Berry closed a refinancing of its existing indebtedness on Dec. 24, 2024, providing the company with capital and liquidity to continue progressing its corporate strategy.
“With our refinancing complete, Berry is well positioned with the financial resources to advance our strategic goals and achieve long-term growth,” Fernando Araujo, CEO of Berry, said. “Looking to 2025, we are ready to execute on value enhancing opportunities in both California and the Uinta Basin, where we believe there is potential to drive substantial long-term shareholder value.”
“By successfully addressing our near-term debt maturities, we have the financial flexibility to focus on our core business and pursue our key priorities for 2025 and beyond,” Mike Helm, chief financial officer of Berry, said. “With liquidity of more than $100 million at closing, we remain committed to a disciplined capital allocation strategy and generating free cash flow that will balance delivering sustainable shareholder returns with pursuing our highest capital return opportunities.”
Valor Upstream Credit Partners, which is managed by Breakwall Capital in partnership with Vitol, is the lender on the senior secured term loan credit agreement, dated as of Nov. 6, 2024 entered into by, among others, the company, as borrower, certain subsidiaries of the company party thereto, as guarantors and Breakwall Credit Management, as administrative agent. TCBI Securities, doing business as Texas Capital Securities, served as capital structure advisor to Berry and sole arranger of the senior secured revolving credit agreement, dated as of Dec. 24, 2024, entered into by, among others, the company, as borrower, certain subsidiaries of the company party thereto, as guarantors, and Texas Capital Bank, as lender and administrative agent.
As part of the transactions, the company borrowed $450 million under the term loan credit agreement. Proceeds therefrom will be used to fund the full redemption of the outstanding 7.000% senior notes due 2026 of Berry Petroleum, the company’s wholly-owned subsidiary and to pay fees and expenses relating thereto and with the remaining proceeds to be used to fund capital expenditures and for other general corporate purposes in accordance with the terms of our indebtedness. The redemption of the 2026 notes is expected to occur on Dec. 26, 2024.
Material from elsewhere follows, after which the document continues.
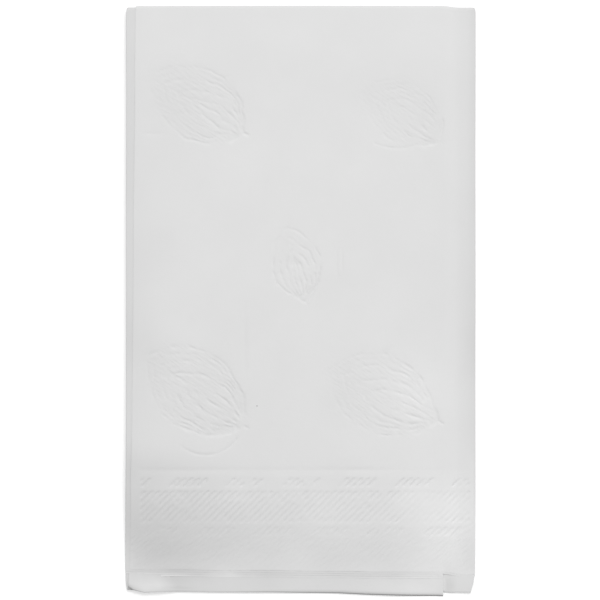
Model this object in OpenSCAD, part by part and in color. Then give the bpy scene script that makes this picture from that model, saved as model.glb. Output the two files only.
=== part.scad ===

The company has also entered into a three-year reserve-based revolving loan under the senior secured revolving credit agreement with Texas Capital Bank as administrative agent, and a syndicate of banks providing for borrowing availability equal to the lesser of the maximum commitments of $500 million, the then effective borrowing base and the elected commitment amount. On the closing date, the borrowing base is $95 million and the elected commitments are $63 million, which would result in a $63 million of borrowing availability under the senior secured revolving credit agreement until the next scheduled redetermination of the borrowing base, which is scheduled to occur in the Spring of 2025. The term loan credit agreement will have a delayed draw term loan commitment that, when aggregated with the available commitments under the senior secured revolving credit agreement, will provide up to $95 million of borrowing availability for working capital and other general corporate purposes.